_Your objective_
Write out the whole listing again, exactly.
═══ Source data
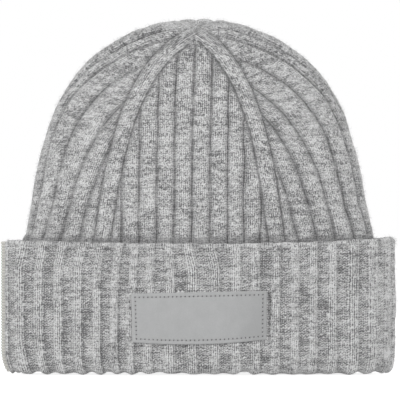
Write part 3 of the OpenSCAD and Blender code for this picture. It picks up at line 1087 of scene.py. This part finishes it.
def cuff_relief(form, place, height, rib, loops):
    """How far the knit stands off the form: ribs, stitches and a soft unevenness."""
    k = form.knit
    base = form.cuff_point(place, np.maximum(height, k.corner_h))
    swell = Ripples(13).layers(base, (21 * MM, 0.45 * MM), (6 * MM, 0.25 * MM))
    corner_low, corner_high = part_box("label_patch")
    out_x = np.maximum(corner_low[0] - base[..., 0], base[..., 0] - corner_high[0])
    out_z = np.maximum(corner_low[2] - height, height - corner_high[2])
    pressed = smooth(1 * MM, -2 * MM, np.maximum(out_x, out_z)) * (base[..., 1] < 0)
    rib = rib + 0.85 * pressed * (1 - rib)
    return -k.cuff_rise * (1 - rib) + k.stitch * (loops - 0.5) * (0.75 + 0.5 * rib) + swell


def plan_normal(form, place, height):
    """Level outward direction of the cuff, from the points a small step to each side."""
    side = 0.03
    along = unit(form.cuff_point(place + side, height) - form.cuff_point(place - side, height))
    return np.stack([along[..., 1], -along[..., 0], np.zeros(along.shape[:-1])], -1)


HALF_CUFF_COLUMNS = 560


class BEANIE_OT_cuff(Operator):
    """Knits the turned-up outer layer in a front and a back half, with the back of the knit outside"""

    bl_idname = "beanie.cuff"
    bl_label = "Cuff"

    def execute(self, context):
        form = HatForm()
        half = form.knit.ribs / 4
        self.half_cuff(form, "cuff_front_knit", -half, half)
        self.half_cuff(form, "cuff_back_knit", half, 3 * half)
        return {"FINISHED"}

    def half_cuff(self, form, name, start, end):
        """One half, from the fold up to the bound-off edge, where its ribs flatten."""
        s = form.sizes
        rows = 160
        places = np.linspace(start, end, HALF_CUFF_COLUMNS + 1)[None, :]
        part = np.linspace(0, 1, rows + 1)[:, None]
        top = form.cuff_top(places) - 1.4 * MM
        height = s.fold_h + (top - s.fold_h) * part
        rib, loops, across, light = cuff_ribs(form, places, height)
        near_top = smooth(2 * MM, 0, top - height)
        rib = rib + (0.7 - rib) * 0.6 * near_top
        out = cuff_relief(form, places, height, rib, loops)
        base = form.cuff_point(places, height)
        normal = plan_normal(form, places, height)
        skin = Skin()
        skin.sheet(
            base + normal * out[..., None],
            base - normal * s.knit_t,
            yarn=(across / MM, height / MM, 0),
            # A little painted light along the top, just under the bound-off edge.
            relief=(0.4 + 0.6 * rib, loops, light + 0.03 * near_top),
            lining_relief=(0.5, loops, rib),
        )
        made = skin.build(name, finish(cuff_wool), ["cuff"])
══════
_Response below_
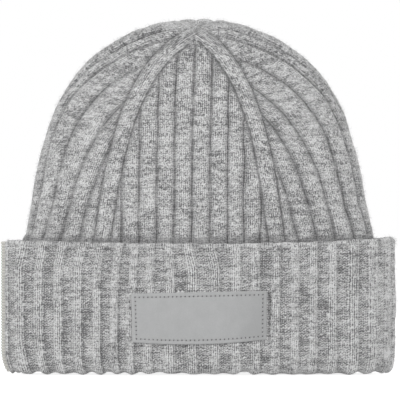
Write part 3 of the OpenSCAD and Blender code for this picture. It picks up at line 1087 of scene.py. This part finishes it.
def cuff_relief(form, place, height, rib, loops):
    """How far the knit stands off the form: ribs, stitches and a soft unevenness."""
    k = form.knit
    base = form.cuff_point(place, np.maximum(height, k.corner_h))
    swell = Ripples(13).layers(base, (21 * MM, 0.45 * MM), (6 * MM, 0.25 * MM))
    corner_low, corner_high = part_box("label_patch")
    out_x = np.maximum(corner_low[0] - base[..., 0], base[..., 0] - corner_high[0])
    out_z = np.maximum(corner_low[2] - height, height - corner_high[2])
    pressed = smooth(1 * MM, -2 * MM, np.maximum(out_x, out_z)) * (base[..., 1] < 0)
    rib = rib + 0.85 * pressed * (1 - rib)
    return -k.cuff_rise * (1 - rib) + k.stitch * (loops - 0.5) * (0.75 + 0.5 * rib) + swell


def plan_normal(form, place, height):
    """Level outward direction of the cuff, from the points a small step to each side."""
    side = 0.03
    along = unit(form.cuff_point(place + side, height) - form.cuff_point(place - side, height))
    return np.stack([along[..., 1], -along[..., 0], np.zeros(along.shape[:-1])], -1)


HALF_CUFF_COLUMNS = 560


class BEANIE_OT_cuff(Operator):
    """Knits the turned-up outer layer in a front and a back half, with the back of the knit outside"""

    bl_idname = "beanie.cuff"
    bl_label = "Cuff"

    def execute(self, context):
        form = HatForm()
        half = form.knit.ribs / 4
        self.half_cuff(form, "cuff_front_knit", -half, half)
        self.half_cuff(form, "cuff_back_knit", half, 3 * half)
        return {"FINISHED"}

    def half_cuff(self, form, name, start, end):
        """One half, from the fold up to the bound-off edge, where its ribs flatten."""
        s = form.sizes
        rows = 160
        places = np.linspace(start, end, HALF_CUFF_COLUMNS + 1)[None, :]
        part = np.linspace(0, 1, rows + 1)[:, None]
        top = form.cuff_top(places) - 1.4 * MM
        height = s.fold_h + (top - s.fold_h) * part
        rib, loops, across, light = cuff_ribs(form, places, height)
        near_top = smooth(2 * MM, 0, top - height)
        rib = rib + (0.7 - rib) * 0.6 * near_top
        out = cuff_relief(form, places, height, rib, loops)
        base = form.cuff_point(places, height)
        normal = plan_normal(form, places, height)
        skin = Skin()
        skin.sheet(
            base + normal * out[..., None],
            base - normal * s.knit_t,
            yarn=(across / MM, height / MM, 0),
            # A little painted light along the top, just under the bound-off edge.
            relief=(0.4 + 0.6 * rib, loops, light + 0.03 * near_top),
            lining_relief=(0.5, loops, rib),
        )
        made = skin.build(name, finish(cuff_wool), ["cuff"])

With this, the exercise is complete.